At the end of one year, the researchers found several critical building control problems they hadn't known existed, which resulted in improved operator understanding of the in-place system, reduction of occupant complaints, and extended equipment life.

Additionally, "the reduction in labor-hours required to operate the building as a result of the IMDS is worth about $20,000 per year. These savings would pay for the IMDS in about five years. The operations staff expects to see even greater savings as they proceed with a control retrofit planned using the IMDS. The research team presented the operations staff with a series of recommendations for actions to achieve additional energy savings, some of which they will adopt over the next year. Overall, they expect to reduce energy use by more than 20% over the next year, saving more than $30,000 per year."
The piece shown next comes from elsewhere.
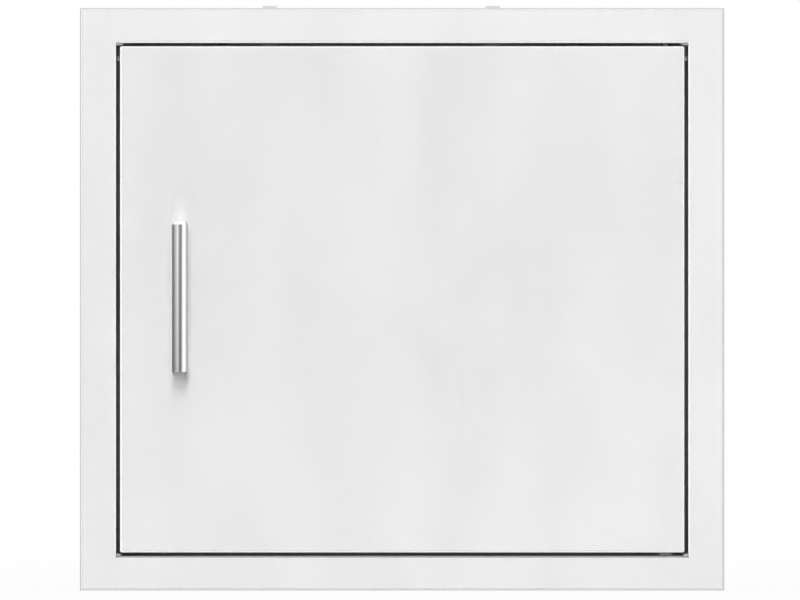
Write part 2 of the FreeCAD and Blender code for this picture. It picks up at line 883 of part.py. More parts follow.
def make_door_stiffener():
    body = new_body("door_stiffener")
    thick = cell("stiffener_sheet")
    half_crown = cell("stiffener_crown") / 2
    half_brim = half_crown + cell("stiffener_brim")
    crown_y = skin_inside_y + cell("stiffener_air")
    half_tall = skin_inside_z - cell("liner_fit") - cell("liner_sheet") - cell("stiffener_end_air")
    sketch = sketch_on(body, "section", "XY_Plane")
    draw_outline(sketch, [
        (-half_brim, liner_inside_y),
        (-half_brim, liner_inside_y - thick),
        (-half_crown, liner_inside_y - thick),
        (-half_crown, crown_y),
        (half_crown, crown_y),
        (half_crown, liner_inside_y - thick),
        (half_brim, liner_inside_y - thick),
        (half_brim, liner_inside_y),
        (half_crown - thick, liner_inside_y),
        (half_crown - thick, crown_y + thick),
        (thick - half_crown, crown_y + thick),
        (thick - half_crown, liner_inside_y),
    ])
    pad(body, sketch, half_tall * 2, both_ways=True)


def make_handle_backing_plate():
    body = new_body("handle_backing_plate", handle_z)
    half_wide = cell("backing_width") / 2
    half_tall = post_z + cell("backing_overhang")
    box(body, "plate", (bar_x - half_wide, bar_x + half_wide), (skin_inside_y, backing_back),
        (-half_tall, half_tall))
    holes = sketch_on(body, "holes", "XZ_Plane", (0, 0, -skin_inside_y))
    for up in (-1, 1):
        draw_circle(holes, (bar_x, up * post_z), cell("handle_screw_radius") + cell("screw_clearance"))
    pocket(body, holes)


def make_handle_bar():
    body = new_body("handle_bar", handle_z)
    half = cell("bar_length") / 2 - cell("cap_thickness")
    radius = cell("bar_radius")
    turned(body, "tube", "Z", (bar_x, bar_y), ring_profile(radius - cell("bar_wall"), radius, -half, half))


def make_handle_end_caps():
    body = new_body("handle_end_caps", handle_z)
    radius = cell("bar_radius")
    plug = radius - cell("bar_wall")
    end = cell("bar_length") / 2
    seat = end - cell("cap_thickness")
    bottom = seat - cell("cap_plug")
    shoulder = end - cell("cap_chamfer_length")
    cap = turned(body, "cap", "Z", (bar_x, bar_y), [
        (0, bottom), (plug, bottom), (plug, seat), (radius, seat), (radius, shoulder),
        (radius - cell("cap_chamfer"), end), (0, end),
    ])
    mirrored(body, "other_cap", [cap], "XY_Plane")


def make_handle_posts():
    body = new_body("handle_posts", handle_z)
    radius = cell("post_radius")
    chamfer = cell("post_chamfer")
    thread = cell("handle_screw_radius")
    thread_end = face_y - cell("handle_screw_bite") - cell("thread_runout")
    post = turned(body, "post", "Y", (bar_x, post_z), [
        (thread, face_y), (radius - chamfer, face_y), (radius, face_y - chamfer), (radius, bar_y),
        (0, bar_y), (0, thread_end), (thread, thread_end),
    ])
    mirrored(body, "other_post", [post], "XY_Plane")
    half = cell("bar_length") / 2
    bored(body, "saddle", "Z", (bar_x, bar_y), cylinder_profile(cell("bar_radius"), -half, half))


def make_handle_screws():
    body = new_body("handle_screws", handle_z)
    shank = cell("handle_screw_radius")
    head = cell("handle_screw_head")
    face = washer_back + cell("handle_screw_head_height")
    tip = face_y - cell("handle_screw_bite")
    centre = (bar_x, post_z)
    flat_shank = [(0, tip), (shank, tip)]
    screw = turned(body, "screw", "Y", centre, flat_shank + pan_head(shank, head, washer_back, face))
    drive = cross_recess(body, "drive", "Y", centre, face, head)
    mirrored(body, "other_screw", [screw, drive], "XY_Plane")


def make_handle_washers():
    body = new_body("handle_washers", handle_z)
    bore = cell("handle_screw_radius") + cell("screw_clearance")
    washer = turned(body, "washer", "Y", (bar_x, post_z),
                    ring_profile(bore, cell("washer_radius"), backing_back, washer_back))
    mirrored(body, "other_washer", [washer], "XY_Plane")


def make_liner_plugs():
    body = new_body("liner_plugs", handle_z)
    radius = cell("access_hole_radius")
    brim = radius + cell("plug_brim")
    face = door_back + cell("plug_brim_thickness")
    inner_end = door_back - cell("plug_depth")
    inner = radius - cell("plug_wall")
    plug = turned(body, "plug", "Y", (bar_x, post_z), [
        (inner, inner_end), (radius, inner_end), (radius, door_back), (brim, door_back),
        (brim - cell("plug_brim_thickness") / 2, face), (0, face), (0, door_back), (inner, door_back),
    ])
    mirrored(body, "other_plug", [plug], "XY_Plane")


def strike_screw_profile():
    tip = strike_back - cell("strike_screw_length")
    return countersink(cell("strike_screw_head"), cell("strike_screw_radius"), strike_back, tip)


def make_strike_plate():
    body = new_body("strike_plate")
    half_wide = cell("strike_width") / 2
    half_tall = cell("strike_height") / 2
    plate = box(body, "plate", (strike_x - half_wide, strike_x + half_wide), (door_back, strike_back),
                (-half_tall, half_tall))
    edges = [{"y": strike_back, "x": strike_x + side * half_wide} for side in (-1, 1)]
    edges += [{"y": strike_back, "z": up * half_tall} for up in (-1, 1)]
    rounded(body, "eased_edges", plate, cell("strike_easing"), edges)
    for name, up in (("lower_hole", -1), ("upper_hole", 1)):
        bored(body, name, "Y", (strike_screw_x, up * cell("strike_screw_spacing") / 2),
              strike_screw_profile())


def make_strike_screws():
    body = new_body("strike_screws")
    centre = (strike_screw_x, cell("strike_screw_spacing") / 2)
    screw = turned(body, "screw", "Y", centre, strike_screw_profile())
    drive = cross_recess(body, "drive", "Y", centre, strike_back, cell("strike_screw_head"))
    mirrored(body, "other_screw", [screw, drive], "XY_Plane")


def make_release_pin():
    body = new_body("release_pin")
    top = box_top + cell("doubler_thickness") - cell("pin_recess")
    bottom = lever_z - cell("pin_tail")
    chamfer = cell("pin_chamfer")
    neck = pin_radius - cell("clip_groove")
    turned(body, "pin", "Z", (pivot_x, pivot_y), [
        (0, bottom), (pin_radius - chamfer, bottom), (pin_radius, bottom + chamfer),
        (pin_radius, clip_bottom), (neck, clip_bottom), (neck, clip_top), (pin_radius, clip_top),
        (pin_radius, top - chamfer), (pin_radius - chamfer, top), (0, top),
    ])
    hole = sketch_on(body, "lever_hole", "XZ_Plane", (0, 0, -pivot_y))
    draw_circle(hole, (pivot_x, lever_z), cell("lever_radius"))
    pocket(body, hole)


def make_pin_clip():
    body = new_body("pin_clip")
    turned(body, "clip", "Z", (pivot_x, pivot_y),
           ring_profile(pin_radius - cell("clip_groove"), cell("clip_radius"), clip_bottom, clip_top))


def make_release_lever():
    body = new_body("release_lever")
    radius = cell("lever_radius")
    nose = pivot_y - pin_radius - cell("lever_nose")
    end = door_back + cell("lever_reach")
    chamfer = cell("lever_chamfer")
    turned(body, "rod", "Y", (pivot_x, lever_z), [
        (0, nose), (radius - chamfer, nose), (radius, nose + chamfer), (radius, end), (0, end),
    ])


def make_lever_knob():
    body = new_body("lever_knob")
    radius = cell("knob_radius")
    chamfer = cell("knob_chamfer")
    low = door_back + cell("knob_air")
    high = low + cell("knob_length")
    bore = cell("lever_radius")
    bore_end = door_back + cell("lever_reach")
    turned(body, "knob", "Y", (pivot_x, lever_z), [
        (bore, low), (radius - chamfer, low), (radius, low + chamfer), (radius, high - chamfer),
        (radius - chamfer, high), (0, high), (0, bore_end), (bore, bore_end),
    ])


def make_pin_spring():
    body = new_body("pin_spring")
    wire = cell("spring_wire")
    air = cell("spring_air")
    low = chamber_floor + air + wire / 2
    rise = clip_bottom - chamber_floor - air * 2 - wire
    section = sketch_on(body, "wire", "XZ_Plane", (pivot_x, 0, -pivot_y))
    draw_circle(section, (cell("spring_radius"), low), wire / 2)
    doc.recompute()
    coil = body.newObject("PartDesign::AdditiveHelix", "coil")
    coil.Profile = section
    coil.ReferenceAxis = (section, ["V_Axis"])
    coil.Mode = "height-turns-angle"
    bind(coil, "Height", rise)
    bind(coil, "Turns", cell("spring_turns"))


make_top_rail()
make_bottom_rail()
make_stile("frame_left_stile", -1)
make_stile("frame_right_stile", 1)
make_header_channel()
make_door_bumpers()
make_doubler("upper_pivot_plate", box_top, pin_hole)
make_doubler("lower_pivot_plate", -box_top - cell("doubler_thickness"), pin_radius)
make_lower_pivot_pin()
make_thrust_washer()
make_catch_housing()
make_catch_magnet()
make_pole_plates()
make_catch_screws()
make_catch_holes_in_stile()
make_door_skin()
make_door_liner()
make_door_stiffener()
make_handle_backing_plate()
make_handle_bar()
make_handle_end_caps()
make_handle_posts()
make_handle_screws()
make_handle_washers()
make_liner_plugs()
make_strike_plate()
make_strike_screws()
make_upper_hinge_block()
make_lower_hinge_block()
make_block_screws()
make_bush("upper_pin_bush", chamber_top, door_z)
make_bush("lower_pivot_bush", -door_z, cell("lower_bush_length") - door_z)
make_release_pin()
make_pin_clip()
make_release_lever()
make_lever_knob()
make_pin_spring()
doc.recompute()

for thing in doc.Objects:
    if "Invalid" in thing.State or "Error" in thing.State:
        raise ValueError(f"{thing.Name} has the state {thing.State}")
for piece in pieces:
    if piece.Shape.isNull() or not piece.Shape.isValid():
        raise ValueError(f"{piece.Label} has no valid shape")

os.makedirs("parts", exist_ok=True)
for piece in pieces:
    piece.Shape.exportStep(f"parts/{piece.Label}.step")
print(f"{len(pieces)} pieces written")
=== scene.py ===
import json
import math

import bmesh
import bpy
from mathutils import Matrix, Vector


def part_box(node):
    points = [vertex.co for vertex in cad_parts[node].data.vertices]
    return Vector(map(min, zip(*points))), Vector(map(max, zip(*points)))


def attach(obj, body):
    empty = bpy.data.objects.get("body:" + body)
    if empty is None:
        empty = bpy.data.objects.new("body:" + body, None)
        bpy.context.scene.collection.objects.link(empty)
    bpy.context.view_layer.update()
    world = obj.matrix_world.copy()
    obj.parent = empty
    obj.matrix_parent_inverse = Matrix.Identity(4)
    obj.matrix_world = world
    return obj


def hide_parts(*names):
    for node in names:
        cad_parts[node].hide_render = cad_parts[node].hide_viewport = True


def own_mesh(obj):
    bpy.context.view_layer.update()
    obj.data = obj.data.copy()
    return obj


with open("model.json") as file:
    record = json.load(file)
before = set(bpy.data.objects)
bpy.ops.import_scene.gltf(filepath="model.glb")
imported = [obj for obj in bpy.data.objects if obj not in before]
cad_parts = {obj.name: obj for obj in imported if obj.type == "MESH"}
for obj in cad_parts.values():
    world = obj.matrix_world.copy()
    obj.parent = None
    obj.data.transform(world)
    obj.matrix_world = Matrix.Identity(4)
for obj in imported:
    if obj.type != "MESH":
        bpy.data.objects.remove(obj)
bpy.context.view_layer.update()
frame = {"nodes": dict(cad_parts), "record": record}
nodes = frame["nodes"]
scene = bpy.context.scene
mm = 0.001
print("frame loaded,", len(nodes), "pieces")


def fromHex(code):
    # sRGB hex to the linear colour that a node's socket takes
    channels = []
    for start in (1, 3, 5):
        value = int(code[start:start + 2], 16) / 255
        channels.append(value / 12.92 if value <= 0.04045 else ((value + 0.055) / 1.055) ** 2.4)
    return (*channels, 1.0)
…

Those predictions may seem unrealistic because, disappointingly, the researchers said they did not achieve "the 15% energy savings from building tune-up activities that are often possible with such technology. However, the IMDS has been used to solve control problems and improve overall comfort."

When one retrofits the existing system with the IMDS, however, the researchers project savings of 1.84 x 10⁶ kBtu.

IMDS trained by operator

Once the IMDS was installed, thanks to Internet accessibility built into the system, researchers evaluated the data at will. Further, they interviewed the operators every two weeks to determine how they had been using the system and to jointly assess the performance of the system.
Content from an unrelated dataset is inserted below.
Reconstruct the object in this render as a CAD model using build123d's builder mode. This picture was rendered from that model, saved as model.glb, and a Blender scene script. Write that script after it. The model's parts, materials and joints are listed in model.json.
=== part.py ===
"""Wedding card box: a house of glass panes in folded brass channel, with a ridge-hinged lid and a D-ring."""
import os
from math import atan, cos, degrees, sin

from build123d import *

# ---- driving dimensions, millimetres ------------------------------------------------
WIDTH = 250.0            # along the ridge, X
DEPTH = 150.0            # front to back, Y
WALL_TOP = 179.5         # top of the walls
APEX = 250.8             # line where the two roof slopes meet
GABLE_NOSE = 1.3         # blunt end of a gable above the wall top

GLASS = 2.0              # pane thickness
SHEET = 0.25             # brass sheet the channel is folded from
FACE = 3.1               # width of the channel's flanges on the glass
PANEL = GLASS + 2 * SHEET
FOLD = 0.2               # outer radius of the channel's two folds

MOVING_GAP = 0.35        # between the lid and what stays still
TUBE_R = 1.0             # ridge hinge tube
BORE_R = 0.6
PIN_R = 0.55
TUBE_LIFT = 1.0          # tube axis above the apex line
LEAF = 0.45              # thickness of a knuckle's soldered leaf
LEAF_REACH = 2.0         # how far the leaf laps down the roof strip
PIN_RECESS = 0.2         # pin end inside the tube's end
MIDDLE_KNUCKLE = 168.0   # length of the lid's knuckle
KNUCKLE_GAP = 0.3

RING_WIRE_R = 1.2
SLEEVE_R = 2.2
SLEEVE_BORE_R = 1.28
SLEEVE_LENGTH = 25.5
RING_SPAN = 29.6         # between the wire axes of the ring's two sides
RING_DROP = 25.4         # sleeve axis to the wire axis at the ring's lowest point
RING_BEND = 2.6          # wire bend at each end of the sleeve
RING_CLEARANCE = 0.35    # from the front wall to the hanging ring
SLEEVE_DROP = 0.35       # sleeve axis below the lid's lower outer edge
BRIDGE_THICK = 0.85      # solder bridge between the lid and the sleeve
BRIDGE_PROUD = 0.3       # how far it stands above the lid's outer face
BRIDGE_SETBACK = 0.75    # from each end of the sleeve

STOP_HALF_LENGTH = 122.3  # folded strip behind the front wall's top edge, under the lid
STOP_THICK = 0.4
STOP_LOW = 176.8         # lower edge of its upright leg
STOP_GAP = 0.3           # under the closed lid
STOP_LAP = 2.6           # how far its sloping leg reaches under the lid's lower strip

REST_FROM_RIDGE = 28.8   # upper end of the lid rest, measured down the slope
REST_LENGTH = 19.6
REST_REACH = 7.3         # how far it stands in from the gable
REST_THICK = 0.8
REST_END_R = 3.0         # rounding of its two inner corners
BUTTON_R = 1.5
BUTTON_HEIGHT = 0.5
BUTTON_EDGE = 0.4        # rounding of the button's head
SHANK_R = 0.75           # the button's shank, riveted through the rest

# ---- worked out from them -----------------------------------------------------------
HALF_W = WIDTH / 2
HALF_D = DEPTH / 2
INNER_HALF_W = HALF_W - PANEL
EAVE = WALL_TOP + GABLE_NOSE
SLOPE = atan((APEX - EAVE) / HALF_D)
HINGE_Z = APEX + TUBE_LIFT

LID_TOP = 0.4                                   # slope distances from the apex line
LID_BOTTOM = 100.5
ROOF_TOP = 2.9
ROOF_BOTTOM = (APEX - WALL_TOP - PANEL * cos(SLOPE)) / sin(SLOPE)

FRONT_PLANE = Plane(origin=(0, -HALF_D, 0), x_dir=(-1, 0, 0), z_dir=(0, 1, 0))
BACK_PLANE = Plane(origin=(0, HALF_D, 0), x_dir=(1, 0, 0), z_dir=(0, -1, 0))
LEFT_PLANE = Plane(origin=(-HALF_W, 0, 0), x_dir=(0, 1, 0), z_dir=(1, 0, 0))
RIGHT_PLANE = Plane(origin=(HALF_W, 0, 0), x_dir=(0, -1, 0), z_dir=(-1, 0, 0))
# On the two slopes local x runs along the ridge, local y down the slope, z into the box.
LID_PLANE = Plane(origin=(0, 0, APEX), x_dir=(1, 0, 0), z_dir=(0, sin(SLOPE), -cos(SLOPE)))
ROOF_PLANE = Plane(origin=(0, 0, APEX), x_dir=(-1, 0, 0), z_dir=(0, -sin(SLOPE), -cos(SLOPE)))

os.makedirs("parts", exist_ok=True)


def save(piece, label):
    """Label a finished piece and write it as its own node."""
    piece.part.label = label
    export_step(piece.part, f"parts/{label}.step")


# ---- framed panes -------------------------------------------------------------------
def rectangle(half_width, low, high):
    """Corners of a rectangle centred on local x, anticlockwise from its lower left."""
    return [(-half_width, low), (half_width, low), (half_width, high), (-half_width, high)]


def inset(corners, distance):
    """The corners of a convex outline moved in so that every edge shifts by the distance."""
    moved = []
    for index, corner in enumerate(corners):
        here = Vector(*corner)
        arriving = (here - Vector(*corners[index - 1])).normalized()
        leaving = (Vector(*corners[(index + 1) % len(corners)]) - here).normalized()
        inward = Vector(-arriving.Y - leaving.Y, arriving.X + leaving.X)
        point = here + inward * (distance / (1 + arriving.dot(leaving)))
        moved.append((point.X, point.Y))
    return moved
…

"One of the concepts of the IMDS," the report explained, "is that rather than trying to detect specific faults, the system was specified to monitor performance in areas of the building that were performing poorly.

"The intent was to tell building engineers: 'There is something wrong with subsystem X,' rather than, 'The front bearing on pump 6 is failing.' The concept behind IMDS was that once building operators are aware of a problem in a specific subsystem, they are reasonably good at tracking it down.

"The principal advantage of using human-based diagnostics is that one can immediately generate useful detectors for potential efficiency increases. By partnering with actual building operators, we can progress in an orderly fashion toward increased specificity without running the risk of missing 'big picture' issues."

The operators stayed close to the data. The "team had the specific objective of interfacing an analysis prototype with the real data and so provide a means by which the building operators could investigate the data, have access to benchmark data sets and readily available plots.

"A demonstration system implemented in Matlab has a rudimentary capability to learn from real data. The idea was that the operators would make some specification such as, 'On such and such a date and time, X was fixed,' and the automated system would learn by example and create a test to determine whether data presented to the system indicated that X was fixed or faulty."

Ideally, consistent usage will "train" the IMDS to recognize and respond automatically to energy-related problems.

"Sensor accuracy, reliability, and data acquisition sampling rate," the researchers observed, "have been a major issue in the project. The results of the fault detection work indicate that the ability of the IMDS to measure cooling load and chiller power to 1% accuracy with a sampling interval of 1 minute permits the detection of faults that might otherwise go undetected. The measurement of power and thermal loads at the 1% level is also desirable for performance contracts, since profits can be significantly affected by undetected degradations in performance at the 1% level."

The complete report is available at www.energy.ca.gov. IT